Kişinin hayat, ölüm ve güçsüzlüğünün bilgisi, böyle bir bilginin kavradığı trajik çatışmalar, mitostaki çatışmalardır. (66)

Trajik çatışma, kişinin bir şey yapamamasının bilgisinde, her türlü çareye baş vurduktan sonra bir şey yapamamasında da ortaya çıkar. Bu çok defa tek kişinin diğer insanları etkileyememesinde, onların bir şey yapmalarını sağlayamamasında ortaya çıkabilir (İonesco-Gergedan). Başka bir deyişle, yüksek bir değeri gerçekleştirmeye çalışan kişinin, diğer pek çok değeri yok etmesinde, ama yine de o değeri gerçekleştirememesinde ortaya çıkar. (Kafka-Şato) (68)

Trajik kahraman (veya sanatçı) seyirciden Silenos’un yüklediği yükü alır. (43)
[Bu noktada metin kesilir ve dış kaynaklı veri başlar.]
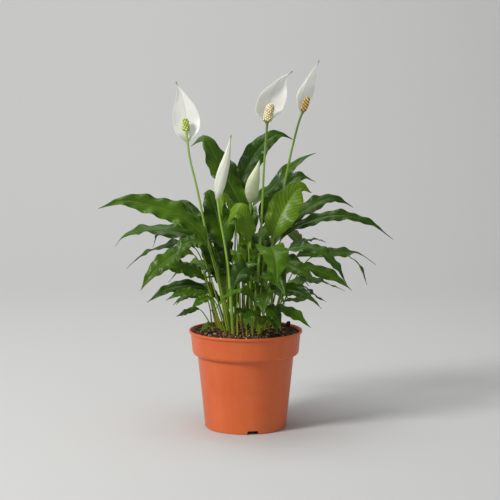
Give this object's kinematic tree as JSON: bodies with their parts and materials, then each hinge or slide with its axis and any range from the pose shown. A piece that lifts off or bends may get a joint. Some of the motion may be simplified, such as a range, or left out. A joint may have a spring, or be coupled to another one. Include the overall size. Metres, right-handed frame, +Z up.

* Trajik durumda, kişinin imkan olarak varolan hürriyetini kullanması veya kullanmaması fark etmez. Böylece trajik durumda kişinin hareketi hürriyeti aşar. (59)

* Yok edilen değer hangisi olursa olsun, durum yine trajiktir. Trajik durumda bulunan kişinin hareketinin hürriyeti aşmasını bu şekilde anlıyoruz. (61)

* İki çocuğundan birini seçmek zorunda kalan bir anne, tanrının isteğini geröekleştirrmek için oğlu İshak’ı kurban edecek olan İbrahim trajik kişilerdir. (61) Peki bu dilemna durumları göz önüne alındığında seçme özgürlüğü kapsamında trajedi ile varoluşçuluk arasında bir bağ kurulabilir mi? Sartre, benzer durumlarda, insana seçim konusunda hiçbir ahlak kuralının, felsefenin yardımcı olamayacağını dolayısıyla bireyin seçimlerinde özgür olduğunu düşünüyordu. Sartre insanın tragedyasından mı bahsetmektedir? Camus’nun Sisypos efsanesini yorumlayışı da göz önüne alındığında, kader ve özgür irade ilişkisi de biraz aydınlanacaktır. İki çocuğundan birini şeçmek demek, insanın ölümlü olduğu bilgisiyle karşılaşmasını hatırlatır.